COLLECTED DATA
● ● ● ● ● ● ●

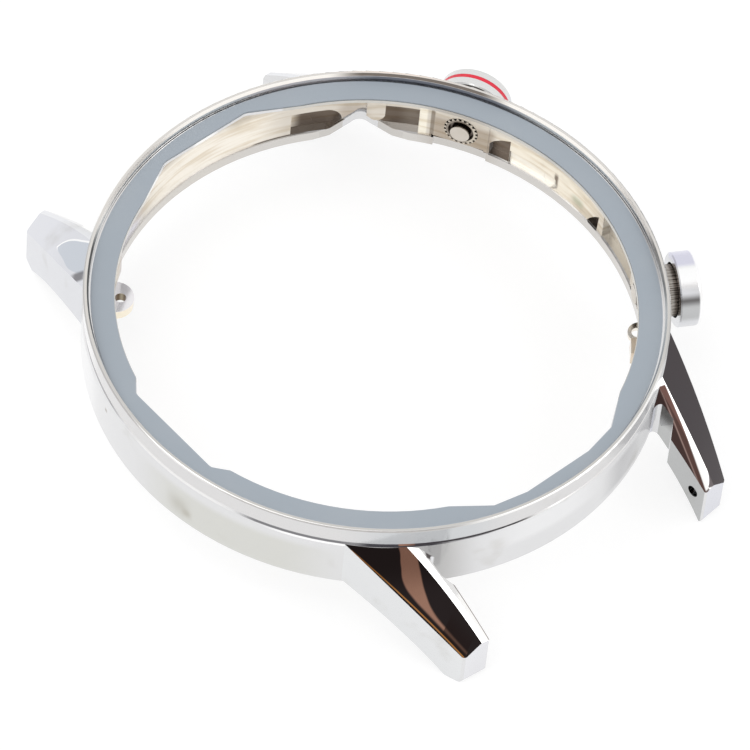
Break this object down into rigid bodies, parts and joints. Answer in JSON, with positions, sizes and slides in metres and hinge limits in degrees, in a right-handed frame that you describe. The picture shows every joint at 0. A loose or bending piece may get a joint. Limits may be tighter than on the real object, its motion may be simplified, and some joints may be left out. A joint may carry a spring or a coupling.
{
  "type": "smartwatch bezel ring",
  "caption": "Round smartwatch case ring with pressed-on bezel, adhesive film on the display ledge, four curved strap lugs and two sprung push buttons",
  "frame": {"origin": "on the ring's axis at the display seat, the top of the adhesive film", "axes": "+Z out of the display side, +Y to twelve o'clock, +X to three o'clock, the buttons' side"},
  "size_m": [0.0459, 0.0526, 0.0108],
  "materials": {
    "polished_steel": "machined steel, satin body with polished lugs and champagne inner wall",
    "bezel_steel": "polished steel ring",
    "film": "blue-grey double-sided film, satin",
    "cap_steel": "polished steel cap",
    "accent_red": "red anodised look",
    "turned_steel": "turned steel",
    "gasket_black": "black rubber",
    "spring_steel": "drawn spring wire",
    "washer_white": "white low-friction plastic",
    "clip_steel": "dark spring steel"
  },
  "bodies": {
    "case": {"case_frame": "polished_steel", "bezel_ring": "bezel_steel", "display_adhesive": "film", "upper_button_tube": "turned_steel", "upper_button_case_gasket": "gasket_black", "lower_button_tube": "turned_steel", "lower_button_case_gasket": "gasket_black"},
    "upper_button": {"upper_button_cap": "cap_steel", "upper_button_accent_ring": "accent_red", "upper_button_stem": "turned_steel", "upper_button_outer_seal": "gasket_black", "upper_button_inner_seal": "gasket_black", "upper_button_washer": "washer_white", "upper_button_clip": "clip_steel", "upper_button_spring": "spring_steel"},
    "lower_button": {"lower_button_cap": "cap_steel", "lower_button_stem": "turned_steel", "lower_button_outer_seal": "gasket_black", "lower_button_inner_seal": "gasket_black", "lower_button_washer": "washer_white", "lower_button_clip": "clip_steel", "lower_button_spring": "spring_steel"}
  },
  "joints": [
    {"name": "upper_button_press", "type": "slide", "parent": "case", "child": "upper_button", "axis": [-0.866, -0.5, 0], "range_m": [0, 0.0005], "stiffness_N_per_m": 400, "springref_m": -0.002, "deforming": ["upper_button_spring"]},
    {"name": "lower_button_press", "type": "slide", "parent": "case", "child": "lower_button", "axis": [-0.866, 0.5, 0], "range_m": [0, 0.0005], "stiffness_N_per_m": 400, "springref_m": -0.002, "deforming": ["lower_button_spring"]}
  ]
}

● ● ● ● ● ● ●

PROBLEM STATEMENT
Please output the complete data exactly.

EXERCISE RESPONSE
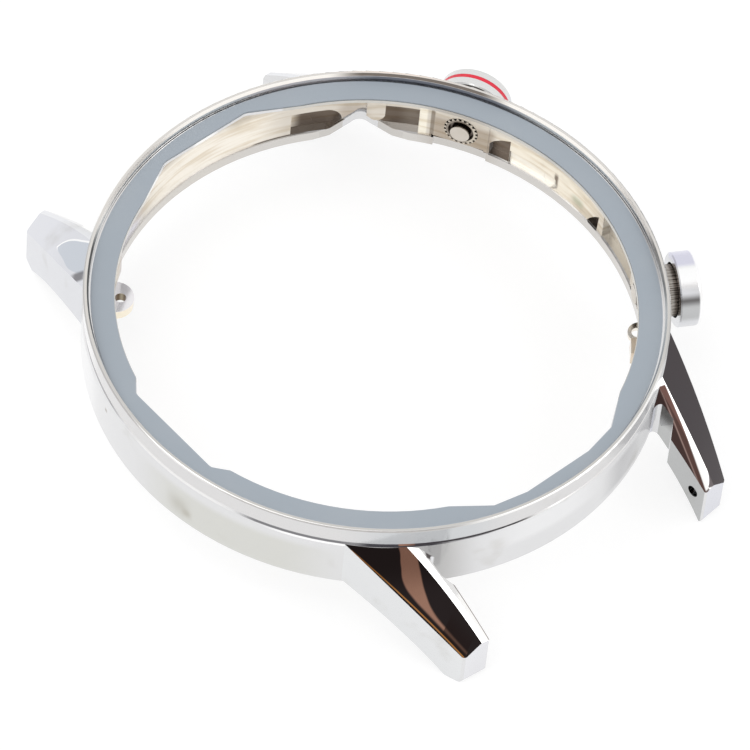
Break this object down into rigid bodies, parts and joints. Answer in JSON, with positions, sizes and slides in metres and hinge limits in degrees, in a right-handed frame that you describe. The picture shows every joint at 0. A loose or bending piece may get a joint. Limits may be tighter than on the real object, its motion may be simplified, and some joints may be left out. A joint may carry a spring or a coupling.
{
  "type": "smartwatch bezel ring",
  "caption": "Round smartwatch case ring with pressed-on bezel, adhesive film on the display ledge, four curved strap lugs and two sprung push buttons",
  "frame": {"origin": "on the ring's axis at the display seat, the top of the adhesive film", "axes": "+Z out of the display side, +Y to twelve o'clock, +X to three o'clock, the buttons' side"},
  "size_m": [0.0459, 0.0526, 0.0108],
  "materials": {
    "polished_steel": "machined steel, satin body with polished lugs and champagne inner wall",
    "bezel_steel": "polished steel ring",
    "film": "blue-grey double-sided film, satin",
    "cap_steel": "polished steel cap",
    "accent_red": "red anodised look",
    "turned_steel": "turned steel",
    "gasket_black": "black rubber",
    "spring_steel": "drawn spring wire",
    "washer_white": "white low-friction plastic",
    "clip_steel": "dark spring steel"
  },
  "bodies": {
    "case": {"case_frame": "polished_steel", "bezel_ring": "bezel_steel", "display_adhesive": "film", "upper_button_tube": "turned_steel", "upper_button_case_gasket": "gasket_black", "lower_button_tube": "turned_steel", "lower_button_case_gasket": "gasket_black"},
    "upper_button": {"upper_button_cap": "cap_steel", "upper_button_accent_ring": "accent_red", "upper_button_stem": "turned_steel", "upper_button_outer_seal": "gasket_black", "upper_button_inner_seal": "gasket_black", "upper_button_washer": "washer_white", "upper_button_clip": "clip_steel", "upper_button_spring": "spring_steel"},
    "lower_button": {"lower_button_cap": "cap_steel", "lower_button_stem": "turned_steel", "lower_button_outer_seal": "gasket_black", "lower_button_inner_seal": "gasket_black", "lower_button_washer": "washer_white", "lower_button_clip": "clip_steel", "lower_button_spring": "spring_steel"}
  },
  "joints": [
    {"name": "upper_button_press", "type": "slide", "parent": "case", "child": "upper_button", "axis": [-0.866, -0.5, 0], "range_m": [0, 0.0005], "stiffness_N_per_m": 400, "springref_m": -0.002, "deforming": ["upper_button_spring"]},
    {"name": "lower_button_press", "type": "slide", "parent": "case", "child": "lower_button", "axis": [-0.866, 0.5, 0], "range_m": [0, 0.0005], "stiffness_N_per_m": 400, "springref_m": -0.002, "deforming": ["lower_button_spring"]}
  ]
}